The most serious immediate danger faced by Sairoon is the threat of a minority government, where they are left at the mercy of a larger grand coalition in opposition, who thwarts any attempt at stability or policymaking. This, with the veiled threats of foreign powers regarding the election results, make us worry for the future of the progressive outcome in Iraq. In addition to the united $tates’ veiled threats against Sadr and his coalition, Iran too has joined the chorus, with Ali Akbar Velayati—top adviser to Ayatollah Khamenei—stating “[Iran] will not allow liberals and communists to govern in Iraq”. This should be considered a threat, and while it likely does not mean military intervention in Iraq, the presence of Revolutionary Guards within the country does make this a serious provocation. Our hope is that a fruitful relationship can still be built between Iran and Iraq with Sairoon in power. Iran has consistently aided the resistance to amerikan hegemony in the region for some time, and a balanced relationship with them would be beneficial. That said, Sairoon has every right to be skeptical of Iranian interests in the country, especially given such open-ended hostile statements.
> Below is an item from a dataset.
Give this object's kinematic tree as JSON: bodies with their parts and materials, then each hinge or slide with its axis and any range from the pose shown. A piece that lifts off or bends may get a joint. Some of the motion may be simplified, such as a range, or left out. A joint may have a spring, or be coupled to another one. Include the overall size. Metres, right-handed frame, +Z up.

No matter the outcome, the masses of Iraq have made their voices heard, and let us hope that the new rulers honor those concerns, rather than use them to advance another anti-people platform. The people elected Sairoon primarily on the basis of rising economic disparities, rampant government corruption, a lack of social services and the crippling weight of imperial occupation. These are the interests of the Iraqi people, let us hope that the talk of policies of people’s economic empowerment is not idle, and that their implementation can advance the hegemonic position of conscious proletarian forces. If effective, their success could set the stage for the emergence of more advanced revolutionary forces in the country, a welcome sight for a country that has been perpetually shackled to western imperialism.
A lot remains to be seen, but what is clear is that the tides are turning against the amerikan imperialists in Iraq. That much we can celebrate.